If you are exploring cheap PC game keys, read our guide to legit game key stores, risks, and red flags before paying in advance.
Scenario 6: You subscribe to a game service
Sometimes the best preorder decision is not to buy at all. If you already use a subscription service, ask whether the game is likely to appear there later or whether your current backlog is large enough that waiting has little downside.
- Check whether similar games from the same publisher often appear in services later.
- Ask whether a temporary trial or future catalog addition would satisfy your interest.
- Compare the cost of ownership against the value of trying many games through a subscription.
- Consider whether this is a game you want permanently or simply want to sample near launch.
Our subscription value guide can help if your real choice is not preorder versus wait, but buy versus subscribe.
What to double-check
Before you commit to any preorder, run through this short verification list. These checks prevent most avoidable mistakes.
1. Refund and cancellation options
This is the first thing many buyers ignore. Stores differ in how easy it is to cancel a preorder, how they handle preloaded games, and how they treat downloaded or activated content. Even if you trust the game, you should know your exit route.
2. Platform performance and feature differences
Do not assume every version is equal. A game can feel very different across PC, PS5, Xbox, and Switch. Frame rate targets, visual settings, storage demands, controller support, handheld performance, and online stability can all shape whether day-one buying feels worth it.
3. The actual value of the preorder bonus
Ask one hard question: if this bonus were sold separately, would I pay for it? If the answer is no, it should not drive the whole decision. Cosmetics, resource packs, and early unlocks can sound generous in a trailer but do little for your long-term enjoyment.
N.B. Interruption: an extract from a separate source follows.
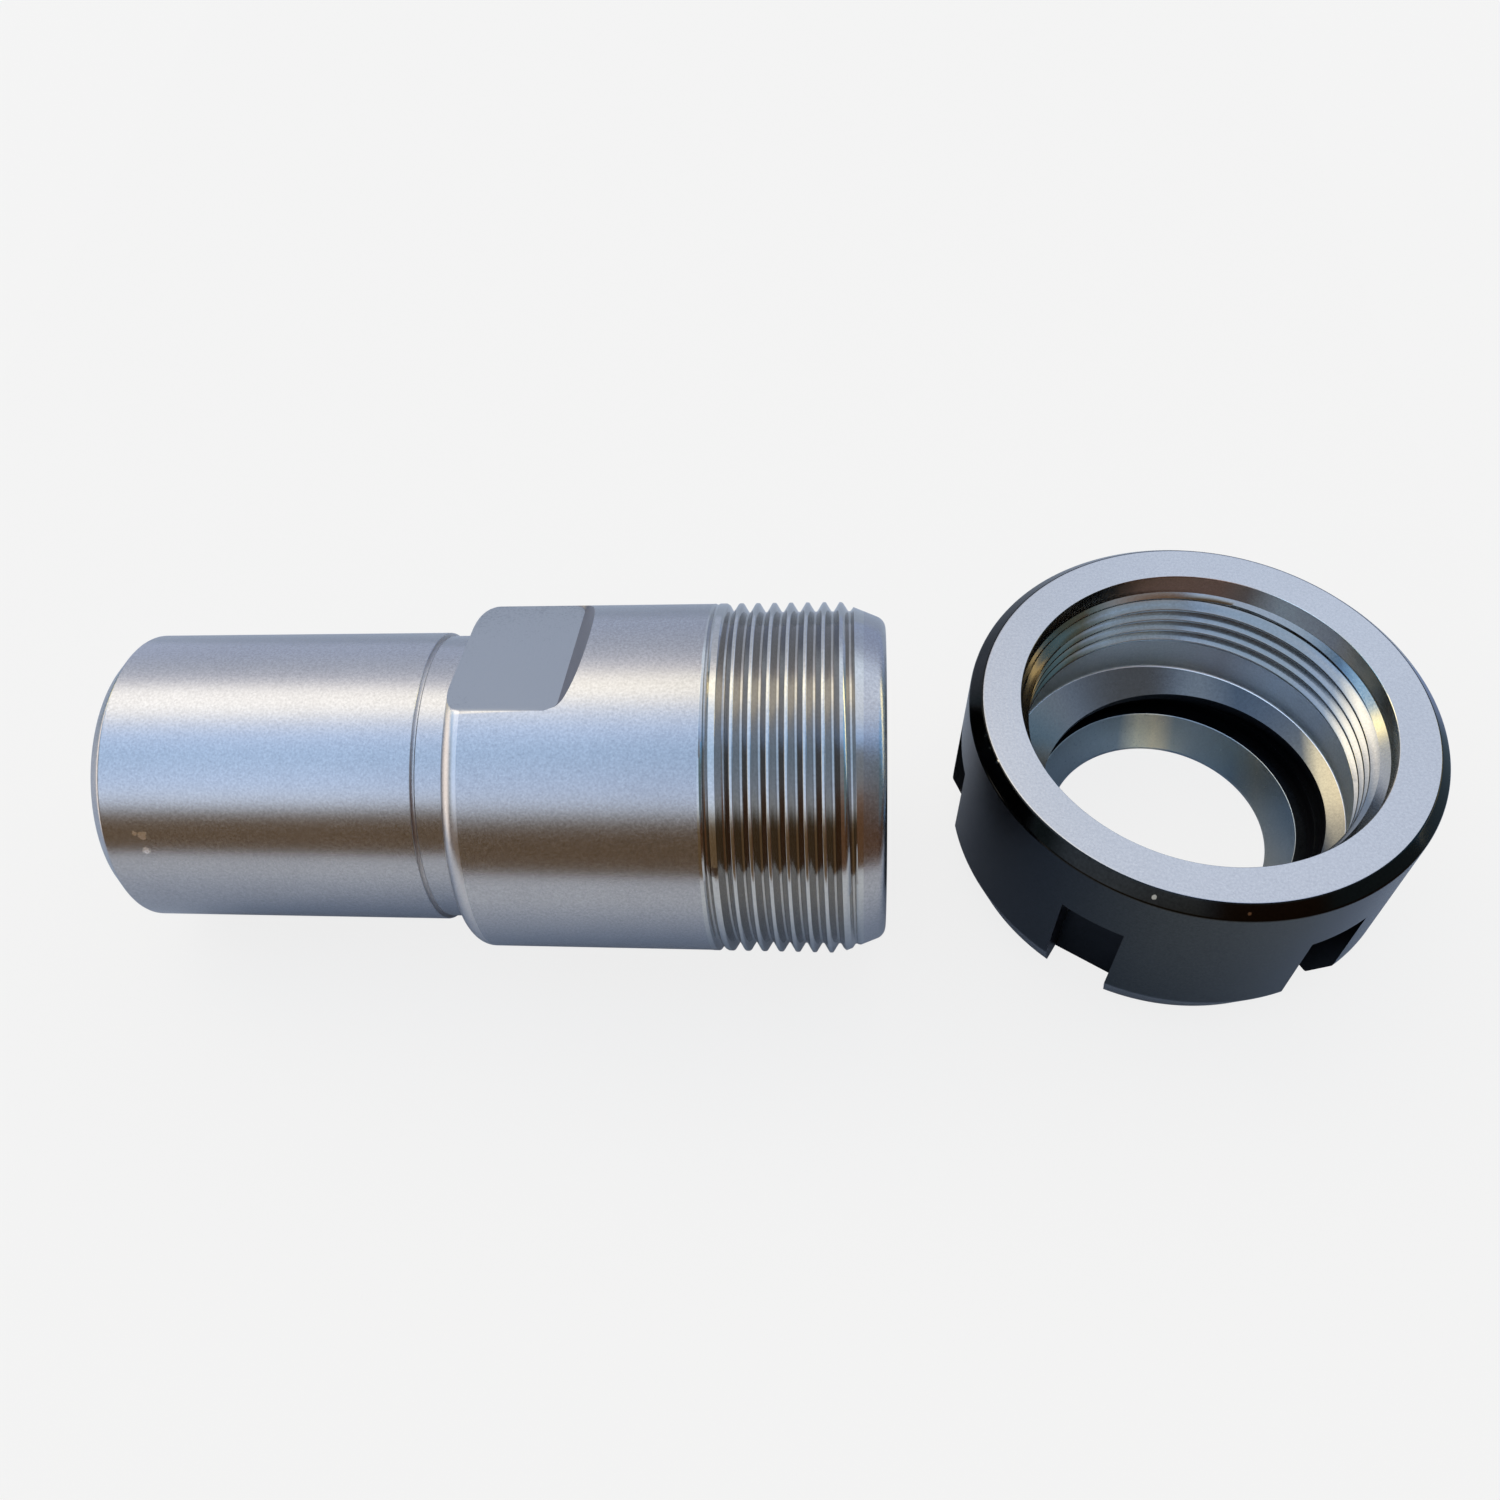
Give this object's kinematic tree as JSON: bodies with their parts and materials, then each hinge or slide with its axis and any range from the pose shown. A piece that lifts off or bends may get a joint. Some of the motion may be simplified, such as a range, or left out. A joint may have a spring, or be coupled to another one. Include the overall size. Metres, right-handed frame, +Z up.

4. Your own backlog and play schedule
Many players preorder because they imagine an ideal future version of themselves who starts every release immediately. In practice, work, school, competitive games, live events, and other launches get in the way. If you will not realistically play it this month, waiting often creates a better buying window.
5. Post-launch discount patterns
You do not need a precise prediction to make a good decision. Just think in categories. Some games hold price longer because demand stays strong. Others get included in bundles, seasonal sales, or platform promotions fairly quickly. If you are price-sensitive and not in a rush, waiting is often the simplest way to get better value.
6. Whether digital or physical is better for this purchase
A preorder can also be a format decision. Digital is convenient and usually best for preload access. Physical can offer resale potential, shelf value, or retailer promotions. Your best place to buy console games may change depending on whether you care more about convenience or ownership flexibility. If that tradeoff matters here, revisit our digital vs physical guide.
Common mistakes
The fastest way to improve your buying decisions is to recognize the patterns that usually lead to regret.
Preordering because the marketing cycle feels convincing
Trailers are designed to create confidence before complete information exists. They are useful for judging interest, not for confirming quality. Interest is a reason to track a game, not necessarily a reason to pay early.
Confusing fear of missing out with real utility
Many preorder campaigns are built around urgency. But digital copies rarely run out, and many bonuses are minor. Unless the benefit clearly changes your first week of play, urgency should not make the decision for you.
Paying for the top edition by default
Higher tiers often succeed because they make the standard edition seem incomplete. In reality, the standard edition is usually the best fit for uncertain buyers. Upgrading later is often less costly than buying extras you never use.
Ignoring store quality while chasing the lowest price
The best site for game deals is not always the best place to preorder. If customer support is weak or key sourcing is unclear, a small upfront saving may create a larger problem if launch access fails or a refund becomes necessary.
Assuming reviews can wait until after you buy
For some players, launch-day excitement matters enough that this tradeoff is acceptable. But if your main concern is whether the game is actually good or technically stable, reviews are not optional background noise. They are part of the purchase decision.
Forgetting that waiting is a strategy, not indecision
Some buyers treat patience as missing out. It is often the opposite. Waiting can buy you clearer reviews, patches, edition clarity, better storefront options, and a stronger discount. That is not hesitation. It is a deliberate consumer choice.
When to revisit
This guide works best when you return to it at specific moments rather than trying to memorize every point. Use the checklist again when any of these inputs change:
- A release date gets closer. A game that looked uncertain six months out may look much clearer one week before launch.
- Embargo-day reviews go live. This is often the most important checkpoint for single-player and technically demanding games.
- A platform-specific performance report appears. If you were undecided between PC and console, this can shift the whole decision.
- An edition breakdown becomes clearer. Sometimes deluxe content looks vague early and more useful later, or the opposite.
- A store policy, payment option, or refund process changes. Your best platform to buy games can change over time.
- A seasonal sale period approaches. If you are already unsure, a nearby sale is a good reason to pause.
- Your own schedule changes. If you no longer plan to play on day one, the preorder case usually gets weaker immediately.
To make this practical, here is a final five-question action list you can save and reuse before any major release:
- What is the exact reason I would preorder this game? If you cannot name one concrete benefit, do not preorder.
- What new information am I giving up by buying now instead of later? Usually that means reviews, performance details, and player impressions.
- How easy is it to cancel or refund? Never skip this check.
- Which edition and storefront genuinely fit how I play? Do not let default settings or upsell screens choose for you.
- If I wait 2 to 8 weeks, what do I likely gain? Better information, patches, and possible discounts are often enough to justify patience.
The best game buying guide advice is usually simple: buy early only when the advantages are specific, immediate, and meaningful to you. Otherwise, wait until the unknowns shrink. Preordering is worth it when it solves a real problem. It is not worth it when it merely borrows excitement from the future and charges you for certainty you do not yet have.